Each pair starts with its assigned polygon and then moves through the
other two polygons, time permitting. For each polygon, the pair must
complete the table and respond to the questions on the activity sheet.
[For the square, the sum of the distances appears to equal twice the
height of the square; for the hexagon, the sum appears to equal
three times the height of the hexagon; and for the octagon, the sum
appears to equal four times the height of the octagon.]
After students have had an opportunity to consider at least one
of the square, hexagon, or octagon, and depending on time, the students
return to a whole-group setting. A student from a pair originally
assigned to each polygon shares the pair’s results. Other students are
responsible for questioning the pair about their reasoning.
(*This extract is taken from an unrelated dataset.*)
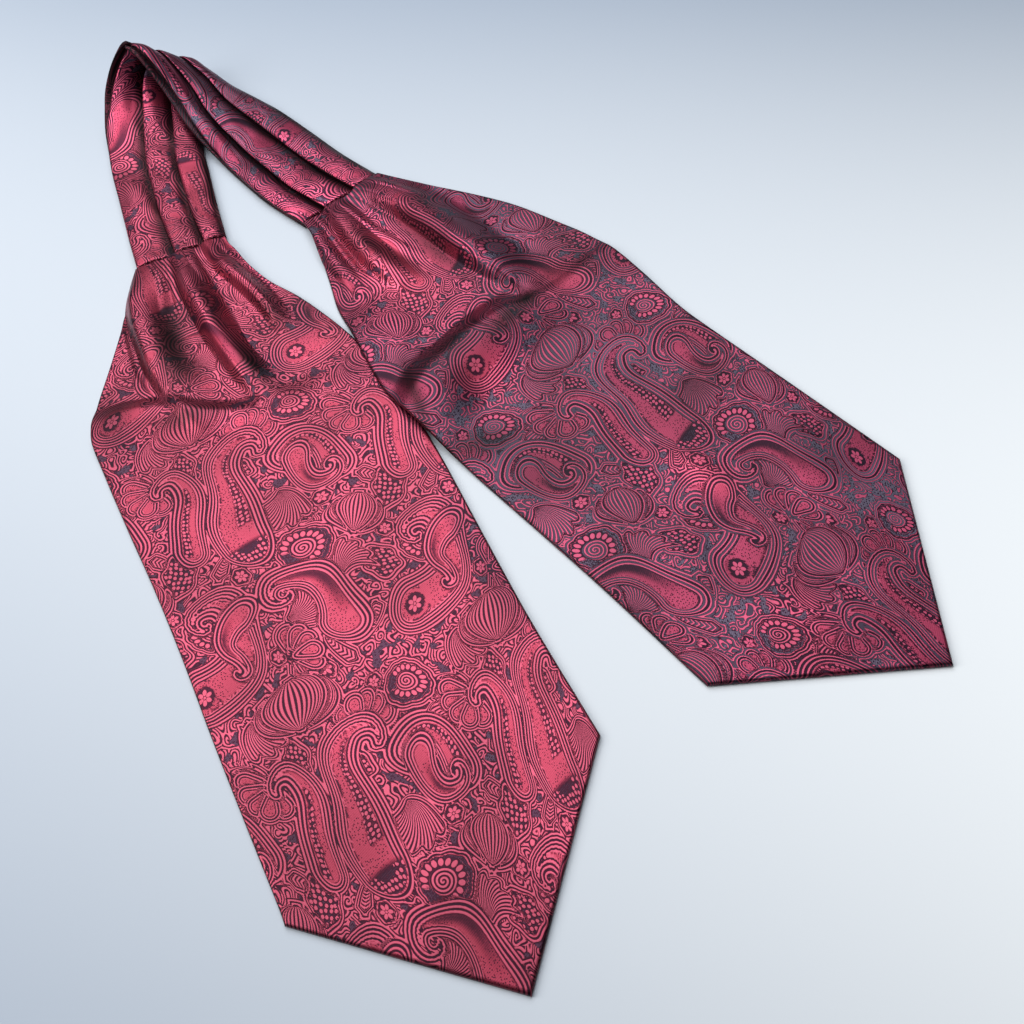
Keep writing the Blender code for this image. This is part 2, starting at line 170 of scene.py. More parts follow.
# Each dent: along, across, half length, half width, turn in degrees, height
NEAR_DENTS = (
    (306.0, -70.0, 8.0, 22.0, 12.0, -0.4), (329.0, -40.0, 7.0, 20.0, -16.0, -0.5),
    (300.0, 2.0, 16.0, 7.0, 10.0, -1.4), (262.0, -37.0, 30.0, 8.0, -4.0, -1.2),
    (344.0, -2.0, 7.0, 22.0, -2.0, -0.8), (352.0, 24.0, 9.0, 24.0, 6.0, 0.8),
    (402.0, -58.0, 26.0, 16.0, 20.0, 0.5), (452.0, -20.0, 34.0, 22.0, -14.0, -0.5),
    (498.0, 34.0, 30.0, 18.0, 22.0, 0.5), (548.0, -34.0, 30.0, 20.0, -20.0, 0.5),
    (578.0, 30.0, 22.0, 16.0, 34.0, -0.6), (604.0, -18.0, 18.0, 16.0, 10.0, -0.5),
    (430.0, 44.0, 24.0, 12.0, 8.0, -0.5), (520.0, -62.0, 24.0, 10.0, -6.0, -0.5),
    (470.0, -58.0, 18.0, 12.0, 10.0, 0.4), (390.0, 10.0, 20.0, 20.0, 0.0, 0.5),
)
FAR_DENTS = (
    (366.0, 17.0, 6.0, 7.0, 0.0, -1.8), (352.0, -30.0, 8.0, 26.0, 8.0, -0.8),
    (377.0, 60.0, 5.0, 16.0, 4.0, 0.7), (407.0, -48.0, 10.0, 18.0, -8.0, -1.0),
    (467.0, 36.0, 10.0, 20.0, 10.0, -0.9), (504.0, -3.0, 16.0, 11.0, 12.0, 0.8),
    (452.0, -18.0, 20.0, 14.0, -24.0, 0.7), (534.0, -40.0, 20.0, 12.0, 14.0, 0.6),
    (540.0, 36.0, 22.0, 14.0, -18.0, 0.6), (590.0, 8.0, 20.0, 16.0, 0.0, -0.6),
    (430.0, 40.0, 18.0, 14.0, 20.0, 0.6), (486.0, -56.0, 22.0, 9.0, 4.0, -0.7),
    (330.0, 52.0, 30.0, 10.0, -14.0, 0.7), (500.0, 56.0, 24.0, 8.0, 0.0, -0.7),
)
DENT_REACH = 1.5
print("thin creases:", len(NEAR_CREASES) + len(FAR_CREASES))
print("dents:", len(NEAR_DENTS) + len(FAR_DENTS))

# %% [markdown]
# From rows to a smooth surface
#
# Each row of a table is a place where the cloth was measured. A curve that never
# overshoots goes through the rows, and every crease is a smooth bump beside its crest.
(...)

When the results for all of the polygons are public, pose the
following question: "How might you generalize your results to islands
of other shapes?" If this question is too general, students’ thinking
may be supported by asking them to think about a concrete case
involving a regular polygon with a large even number of sides. For
example, what would be the relationship between the sum of the
distances to the sides of a 50‑gon and the height of the 50‑gon? [The
sum will be equal to 25 times the height of the 50‑gon.] In general,
how can this observation be stated, that is, in terms of an n‑gon? [The sum will be equal to n/2 times the height of the n‑gon. Students should see that this generalization applies only to n‑gons with an even number of sides. Different relationships exist for polygons with an odd number of sides.]